INSTRUCTIONS FOR THE TASK:
Look below and pull out each line with the word "origin".

Structured object records

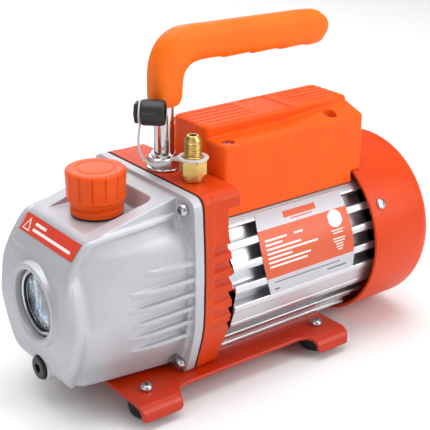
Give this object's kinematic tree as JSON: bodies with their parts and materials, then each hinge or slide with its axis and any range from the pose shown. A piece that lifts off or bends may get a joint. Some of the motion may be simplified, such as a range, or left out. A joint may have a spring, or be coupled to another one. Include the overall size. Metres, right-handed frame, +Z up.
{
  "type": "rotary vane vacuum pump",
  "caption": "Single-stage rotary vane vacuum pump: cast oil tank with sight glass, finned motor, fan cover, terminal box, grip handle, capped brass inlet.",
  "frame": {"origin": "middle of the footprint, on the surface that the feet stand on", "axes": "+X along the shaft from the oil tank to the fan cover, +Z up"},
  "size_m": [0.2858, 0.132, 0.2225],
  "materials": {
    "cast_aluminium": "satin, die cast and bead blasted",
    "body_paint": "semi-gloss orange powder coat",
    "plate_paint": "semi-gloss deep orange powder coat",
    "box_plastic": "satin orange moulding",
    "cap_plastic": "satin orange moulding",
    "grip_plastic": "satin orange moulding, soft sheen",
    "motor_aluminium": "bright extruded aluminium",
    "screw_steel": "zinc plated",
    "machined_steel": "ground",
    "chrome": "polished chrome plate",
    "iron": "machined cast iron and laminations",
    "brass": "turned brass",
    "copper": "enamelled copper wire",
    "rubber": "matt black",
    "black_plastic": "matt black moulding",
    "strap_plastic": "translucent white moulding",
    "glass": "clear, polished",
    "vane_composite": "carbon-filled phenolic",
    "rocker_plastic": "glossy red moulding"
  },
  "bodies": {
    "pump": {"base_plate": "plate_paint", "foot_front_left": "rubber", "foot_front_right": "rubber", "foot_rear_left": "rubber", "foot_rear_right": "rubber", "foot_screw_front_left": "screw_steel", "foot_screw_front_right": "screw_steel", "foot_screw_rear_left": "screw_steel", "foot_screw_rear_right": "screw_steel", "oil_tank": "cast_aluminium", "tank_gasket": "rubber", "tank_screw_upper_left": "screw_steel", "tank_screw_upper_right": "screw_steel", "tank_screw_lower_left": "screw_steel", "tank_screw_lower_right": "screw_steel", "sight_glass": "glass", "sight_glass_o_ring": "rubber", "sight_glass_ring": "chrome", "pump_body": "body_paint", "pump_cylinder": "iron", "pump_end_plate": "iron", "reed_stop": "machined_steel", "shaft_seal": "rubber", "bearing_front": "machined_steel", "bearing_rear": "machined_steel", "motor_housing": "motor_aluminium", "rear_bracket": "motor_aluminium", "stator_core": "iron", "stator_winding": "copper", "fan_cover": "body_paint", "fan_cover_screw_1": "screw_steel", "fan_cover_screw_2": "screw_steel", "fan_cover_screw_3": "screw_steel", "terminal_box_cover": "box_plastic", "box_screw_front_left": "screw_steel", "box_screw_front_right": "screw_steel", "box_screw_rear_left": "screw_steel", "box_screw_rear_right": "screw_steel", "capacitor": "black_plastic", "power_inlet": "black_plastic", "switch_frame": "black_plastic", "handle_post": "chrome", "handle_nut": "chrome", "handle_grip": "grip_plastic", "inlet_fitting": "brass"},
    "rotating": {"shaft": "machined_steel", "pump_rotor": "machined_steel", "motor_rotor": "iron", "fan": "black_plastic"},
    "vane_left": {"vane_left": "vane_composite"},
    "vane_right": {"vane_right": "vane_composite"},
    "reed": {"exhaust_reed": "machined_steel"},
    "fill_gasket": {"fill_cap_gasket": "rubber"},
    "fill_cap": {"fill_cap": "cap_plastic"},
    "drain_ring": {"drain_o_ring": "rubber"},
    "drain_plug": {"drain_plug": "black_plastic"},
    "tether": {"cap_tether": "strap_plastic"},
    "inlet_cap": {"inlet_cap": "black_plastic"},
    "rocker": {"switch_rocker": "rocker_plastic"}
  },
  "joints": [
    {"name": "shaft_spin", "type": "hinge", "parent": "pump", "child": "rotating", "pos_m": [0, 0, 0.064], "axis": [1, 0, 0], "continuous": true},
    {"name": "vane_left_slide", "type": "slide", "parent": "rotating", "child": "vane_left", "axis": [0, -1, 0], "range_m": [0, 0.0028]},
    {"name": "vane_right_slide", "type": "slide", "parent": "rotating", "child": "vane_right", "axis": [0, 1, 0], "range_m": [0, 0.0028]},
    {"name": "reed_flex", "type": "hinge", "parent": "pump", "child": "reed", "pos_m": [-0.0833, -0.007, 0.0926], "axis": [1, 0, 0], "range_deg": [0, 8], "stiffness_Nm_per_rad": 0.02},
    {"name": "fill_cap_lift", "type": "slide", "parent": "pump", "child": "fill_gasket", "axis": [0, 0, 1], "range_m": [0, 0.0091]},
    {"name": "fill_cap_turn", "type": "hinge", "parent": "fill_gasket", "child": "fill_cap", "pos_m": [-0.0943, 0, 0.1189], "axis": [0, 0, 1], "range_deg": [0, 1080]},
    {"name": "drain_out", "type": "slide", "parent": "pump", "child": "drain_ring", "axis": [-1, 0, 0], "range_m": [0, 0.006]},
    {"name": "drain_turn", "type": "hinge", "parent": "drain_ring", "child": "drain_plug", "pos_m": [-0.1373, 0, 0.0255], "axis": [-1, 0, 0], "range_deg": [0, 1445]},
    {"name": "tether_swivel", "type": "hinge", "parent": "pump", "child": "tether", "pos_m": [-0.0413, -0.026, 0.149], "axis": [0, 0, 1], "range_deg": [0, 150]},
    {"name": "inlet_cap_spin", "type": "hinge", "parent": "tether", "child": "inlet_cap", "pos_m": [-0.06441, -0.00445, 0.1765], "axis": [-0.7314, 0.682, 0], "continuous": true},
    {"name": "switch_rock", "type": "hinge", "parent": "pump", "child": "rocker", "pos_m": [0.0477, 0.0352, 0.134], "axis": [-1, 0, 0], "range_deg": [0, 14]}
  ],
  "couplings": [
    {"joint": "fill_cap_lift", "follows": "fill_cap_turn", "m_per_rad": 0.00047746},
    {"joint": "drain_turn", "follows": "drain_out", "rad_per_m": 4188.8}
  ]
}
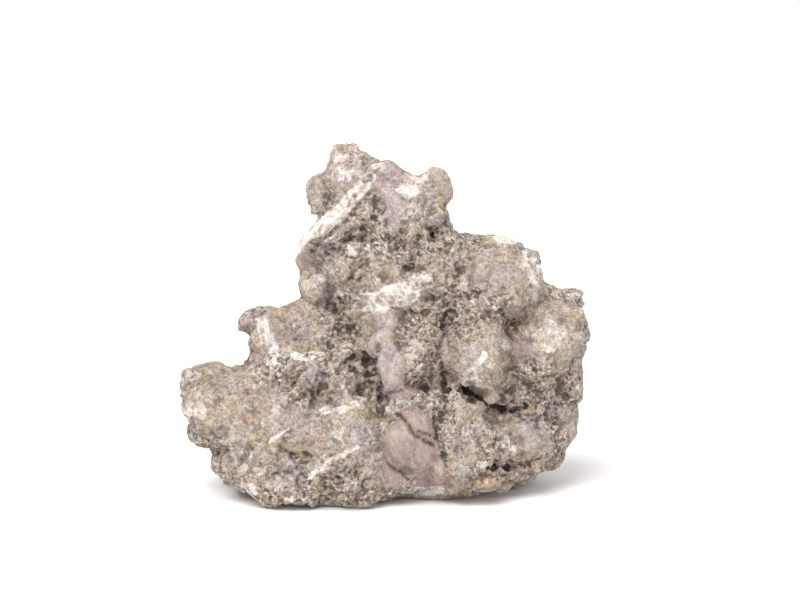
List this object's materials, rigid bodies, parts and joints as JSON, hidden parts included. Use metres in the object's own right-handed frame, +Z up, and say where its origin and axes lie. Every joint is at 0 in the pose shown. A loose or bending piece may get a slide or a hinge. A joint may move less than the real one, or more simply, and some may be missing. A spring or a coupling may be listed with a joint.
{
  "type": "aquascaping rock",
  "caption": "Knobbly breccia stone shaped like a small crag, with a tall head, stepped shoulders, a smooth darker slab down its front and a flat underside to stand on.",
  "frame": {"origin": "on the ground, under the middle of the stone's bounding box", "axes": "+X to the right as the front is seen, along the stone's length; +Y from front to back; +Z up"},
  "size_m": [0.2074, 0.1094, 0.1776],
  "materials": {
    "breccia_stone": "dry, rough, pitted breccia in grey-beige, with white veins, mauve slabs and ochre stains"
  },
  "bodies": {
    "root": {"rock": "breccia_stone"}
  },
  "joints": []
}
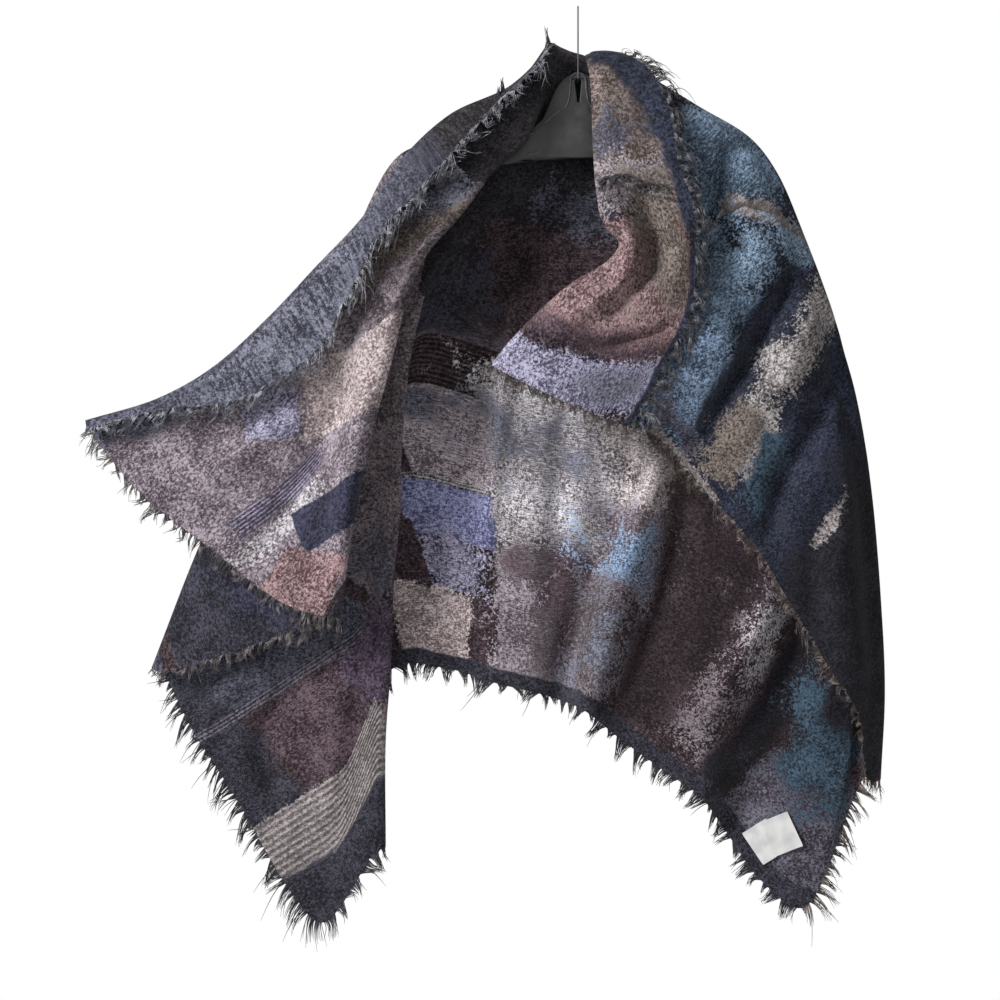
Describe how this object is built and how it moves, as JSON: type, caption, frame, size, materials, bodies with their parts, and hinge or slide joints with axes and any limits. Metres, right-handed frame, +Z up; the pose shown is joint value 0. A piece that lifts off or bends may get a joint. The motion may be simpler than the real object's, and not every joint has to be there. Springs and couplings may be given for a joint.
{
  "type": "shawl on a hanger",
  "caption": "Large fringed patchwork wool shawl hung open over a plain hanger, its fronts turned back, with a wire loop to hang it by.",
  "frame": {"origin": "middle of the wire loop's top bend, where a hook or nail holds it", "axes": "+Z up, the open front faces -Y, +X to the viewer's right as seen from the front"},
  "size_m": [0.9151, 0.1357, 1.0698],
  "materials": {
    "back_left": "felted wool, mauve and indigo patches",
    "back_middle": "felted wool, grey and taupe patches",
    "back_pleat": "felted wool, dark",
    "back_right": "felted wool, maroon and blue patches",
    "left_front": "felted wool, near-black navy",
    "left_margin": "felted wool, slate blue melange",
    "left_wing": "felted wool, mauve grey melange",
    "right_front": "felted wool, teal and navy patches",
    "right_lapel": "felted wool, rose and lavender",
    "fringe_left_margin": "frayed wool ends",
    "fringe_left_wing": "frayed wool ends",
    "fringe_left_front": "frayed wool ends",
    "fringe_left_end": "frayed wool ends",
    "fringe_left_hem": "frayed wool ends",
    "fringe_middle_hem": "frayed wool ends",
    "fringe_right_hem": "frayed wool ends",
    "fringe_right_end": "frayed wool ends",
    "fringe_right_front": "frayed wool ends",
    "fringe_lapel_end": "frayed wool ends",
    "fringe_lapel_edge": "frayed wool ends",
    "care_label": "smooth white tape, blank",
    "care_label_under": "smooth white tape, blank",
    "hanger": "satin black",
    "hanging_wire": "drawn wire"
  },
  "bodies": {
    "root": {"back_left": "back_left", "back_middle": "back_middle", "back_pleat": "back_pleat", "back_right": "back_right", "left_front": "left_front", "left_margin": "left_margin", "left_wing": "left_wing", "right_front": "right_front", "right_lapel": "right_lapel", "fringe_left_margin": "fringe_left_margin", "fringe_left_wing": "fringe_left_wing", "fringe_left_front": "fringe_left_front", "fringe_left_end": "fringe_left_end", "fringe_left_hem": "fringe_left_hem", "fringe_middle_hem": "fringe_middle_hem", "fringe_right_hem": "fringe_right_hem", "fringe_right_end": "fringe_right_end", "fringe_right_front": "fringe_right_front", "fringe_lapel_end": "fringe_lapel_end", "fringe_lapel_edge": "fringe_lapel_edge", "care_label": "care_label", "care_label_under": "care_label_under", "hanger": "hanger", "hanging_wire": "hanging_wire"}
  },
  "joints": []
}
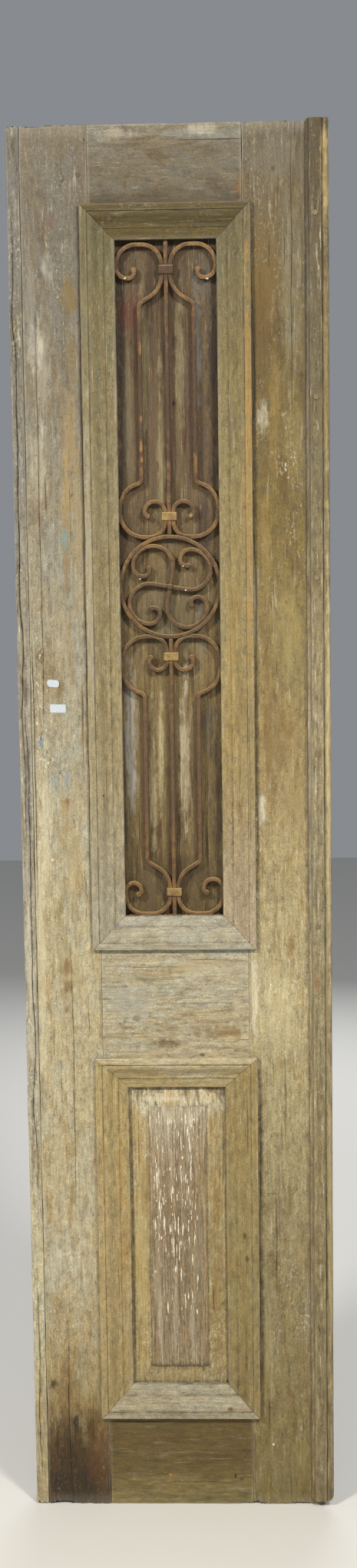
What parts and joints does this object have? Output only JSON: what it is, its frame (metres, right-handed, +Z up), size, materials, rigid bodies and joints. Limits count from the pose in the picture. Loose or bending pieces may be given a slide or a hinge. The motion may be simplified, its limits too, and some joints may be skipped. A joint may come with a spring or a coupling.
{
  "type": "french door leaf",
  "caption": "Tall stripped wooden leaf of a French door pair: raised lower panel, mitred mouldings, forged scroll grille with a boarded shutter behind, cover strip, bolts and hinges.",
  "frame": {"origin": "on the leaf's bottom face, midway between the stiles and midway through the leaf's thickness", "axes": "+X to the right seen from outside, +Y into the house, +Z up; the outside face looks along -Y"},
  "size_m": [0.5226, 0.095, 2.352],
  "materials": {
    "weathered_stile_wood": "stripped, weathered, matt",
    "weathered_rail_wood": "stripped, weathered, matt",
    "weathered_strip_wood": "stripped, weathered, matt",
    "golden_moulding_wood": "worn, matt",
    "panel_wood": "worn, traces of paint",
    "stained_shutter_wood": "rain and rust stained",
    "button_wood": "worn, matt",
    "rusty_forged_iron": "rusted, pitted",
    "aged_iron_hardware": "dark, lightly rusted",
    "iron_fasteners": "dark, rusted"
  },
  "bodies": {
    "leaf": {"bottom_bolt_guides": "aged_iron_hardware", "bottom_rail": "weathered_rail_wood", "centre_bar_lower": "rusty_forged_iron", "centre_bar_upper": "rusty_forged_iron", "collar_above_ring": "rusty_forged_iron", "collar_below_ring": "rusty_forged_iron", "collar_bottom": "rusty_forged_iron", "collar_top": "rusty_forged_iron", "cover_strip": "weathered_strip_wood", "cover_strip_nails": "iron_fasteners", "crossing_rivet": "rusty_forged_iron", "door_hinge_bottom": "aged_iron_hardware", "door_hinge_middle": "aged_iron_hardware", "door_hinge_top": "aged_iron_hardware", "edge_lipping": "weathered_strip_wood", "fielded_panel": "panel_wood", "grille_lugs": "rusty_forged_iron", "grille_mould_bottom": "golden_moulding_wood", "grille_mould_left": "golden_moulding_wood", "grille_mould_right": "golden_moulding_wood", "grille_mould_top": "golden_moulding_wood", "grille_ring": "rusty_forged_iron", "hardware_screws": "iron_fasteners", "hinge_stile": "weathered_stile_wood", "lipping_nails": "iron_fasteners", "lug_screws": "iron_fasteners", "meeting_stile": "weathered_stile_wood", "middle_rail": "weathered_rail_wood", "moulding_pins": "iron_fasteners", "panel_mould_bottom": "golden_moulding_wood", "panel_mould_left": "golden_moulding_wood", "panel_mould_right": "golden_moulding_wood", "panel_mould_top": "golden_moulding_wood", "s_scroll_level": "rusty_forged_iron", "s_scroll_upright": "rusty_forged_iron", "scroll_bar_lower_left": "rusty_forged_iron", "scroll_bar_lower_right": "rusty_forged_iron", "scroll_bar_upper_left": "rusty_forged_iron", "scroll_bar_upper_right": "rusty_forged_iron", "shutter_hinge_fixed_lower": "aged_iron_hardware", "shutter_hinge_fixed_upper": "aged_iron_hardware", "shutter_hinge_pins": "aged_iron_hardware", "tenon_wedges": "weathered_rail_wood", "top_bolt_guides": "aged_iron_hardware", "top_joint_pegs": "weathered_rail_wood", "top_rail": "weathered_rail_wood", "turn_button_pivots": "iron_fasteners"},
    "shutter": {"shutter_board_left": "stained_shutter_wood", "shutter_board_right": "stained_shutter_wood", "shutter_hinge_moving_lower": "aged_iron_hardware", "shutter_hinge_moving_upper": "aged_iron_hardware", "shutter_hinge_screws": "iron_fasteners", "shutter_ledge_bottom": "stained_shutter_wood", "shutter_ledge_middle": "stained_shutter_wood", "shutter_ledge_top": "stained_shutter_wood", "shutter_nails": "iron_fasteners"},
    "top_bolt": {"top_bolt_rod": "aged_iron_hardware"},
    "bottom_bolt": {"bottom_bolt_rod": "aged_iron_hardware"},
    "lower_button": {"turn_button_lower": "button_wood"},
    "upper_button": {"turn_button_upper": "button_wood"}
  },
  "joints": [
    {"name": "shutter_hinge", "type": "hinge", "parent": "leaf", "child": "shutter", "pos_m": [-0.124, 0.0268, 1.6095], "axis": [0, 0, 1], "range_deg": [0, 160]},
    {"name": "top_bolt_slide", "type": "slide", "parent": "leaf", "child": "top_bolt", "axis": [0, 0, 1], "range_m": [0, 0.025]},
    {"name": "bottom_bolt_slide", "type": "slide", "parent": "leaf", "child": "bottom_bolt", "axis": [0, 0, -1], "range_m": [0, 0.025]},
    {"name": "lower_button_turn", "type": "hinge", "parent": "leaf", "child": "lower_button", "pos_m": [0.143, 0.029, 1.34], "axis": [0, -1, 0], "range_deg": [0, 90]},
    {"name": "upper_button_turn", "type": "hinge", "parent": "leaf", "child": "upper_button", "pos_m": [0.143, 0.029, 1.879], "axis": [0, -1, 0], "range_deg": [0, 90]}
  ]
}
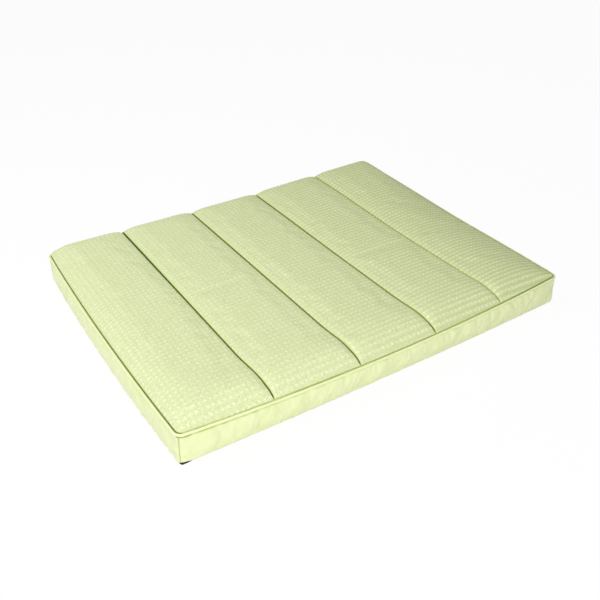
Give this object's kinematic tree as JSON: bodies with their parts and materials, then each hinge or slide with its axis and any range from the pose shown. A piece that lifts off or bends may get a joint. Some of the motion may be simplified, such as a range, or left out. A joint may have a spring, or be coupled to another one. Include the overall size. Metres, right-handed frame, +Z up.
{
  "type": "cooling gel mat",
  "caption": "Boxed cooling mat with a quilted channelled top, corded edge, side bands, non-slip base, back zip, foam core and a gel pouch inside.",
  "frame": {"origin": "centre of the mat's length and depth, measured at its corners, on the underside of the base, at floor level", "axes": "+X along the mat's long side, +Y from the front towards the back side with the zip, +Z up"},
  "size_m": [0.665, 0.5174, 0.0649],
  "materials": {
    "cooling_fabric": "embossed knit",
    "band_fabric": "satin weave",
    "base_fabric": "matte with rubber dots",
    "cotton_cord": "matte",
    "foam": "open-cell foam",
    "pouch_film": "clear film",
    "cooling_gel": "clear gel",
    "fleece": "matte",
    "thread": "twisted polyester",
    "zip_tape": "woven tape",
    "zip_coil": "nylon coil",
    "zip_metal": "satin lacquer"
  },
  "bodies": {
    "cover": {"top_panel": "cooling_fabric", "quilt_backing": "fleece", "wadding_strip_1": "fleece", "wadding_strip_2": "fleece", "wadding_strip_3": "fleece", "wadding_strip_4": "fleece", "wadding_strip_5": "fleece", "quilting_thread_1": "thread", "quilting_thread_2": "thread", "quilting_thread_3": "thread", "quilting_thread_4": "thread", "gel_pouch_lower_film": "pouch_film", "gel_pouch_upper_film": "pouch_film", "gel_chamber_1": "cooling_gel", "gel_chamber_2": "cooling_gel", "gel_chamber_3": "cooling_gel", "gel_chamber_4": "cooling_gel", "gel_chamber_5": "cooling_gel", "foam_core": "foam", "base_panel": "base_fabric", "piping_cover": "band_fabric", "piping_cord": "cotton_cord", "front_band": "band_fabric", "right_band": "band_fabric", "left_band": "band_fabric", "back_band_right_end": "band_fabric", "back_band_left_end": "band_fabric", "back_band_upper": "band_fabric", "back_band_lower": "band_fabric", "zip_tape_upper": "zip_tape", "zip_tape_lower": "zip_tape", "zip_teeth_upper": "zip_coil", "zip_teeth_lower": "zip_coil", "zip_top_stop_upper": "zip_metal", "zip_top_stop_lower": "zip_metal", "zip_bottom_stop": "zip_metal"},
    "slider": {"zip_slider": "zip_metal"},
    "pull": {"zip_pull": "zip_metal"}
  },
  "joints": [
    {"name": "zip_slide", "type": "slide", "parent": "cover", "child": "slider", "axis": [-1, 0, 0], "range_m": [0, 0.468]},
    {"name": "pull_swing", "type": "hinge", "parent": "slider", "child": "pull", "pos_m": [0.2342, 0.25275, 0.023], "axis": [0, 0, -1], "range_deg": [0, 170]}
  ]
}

WRITTEN ANSWER:
  "frame": {"origin": "middle of the footprint, on the surface that the feet stand on", "axes": "+X along the shaft from the oil tank to the fan cover, +Z up"},
List this object's materials, rigid bodies, parts and joints as JSON, hidden parts included. Use metres in the object's own right-handed frame, +Z up, and say where its origin and axes lie. Every joint is at 0 in the pose shown. A loose or bending piece may get a slide or a hinge. A joint may move less than the real one, or more simply, and some may be missing. A spring or a coupling may be listed with a joint.
  "frame": {"origin": "on the ground, under the middle of the stone's bounding box", "axes": "+X to the right as the front is seen, along the stone's length; +Y from front to back; +Z up"},
  "frame": {"origin": "middle of the wire loop's top bend, where a hook or nail holds it", "axes": "+Z up, the open front faces -Y, +X to the viewer's right as seen from the front"},
  "frame": {"origin": "on the leaf's bottom face, midway between the stiles and midway through the leaf's thickness", "axes": "+X to the right seen from outside, +Y into the house, +Z up; the outside face looks along -Y"},
  "frame": {"origin": "centre of the mat's length and depth, measured at its corners, on the underside of the base, at floor level", "axes": "+X along the mat's long side, +Y from the front towards the back side with the zip, +Z up"},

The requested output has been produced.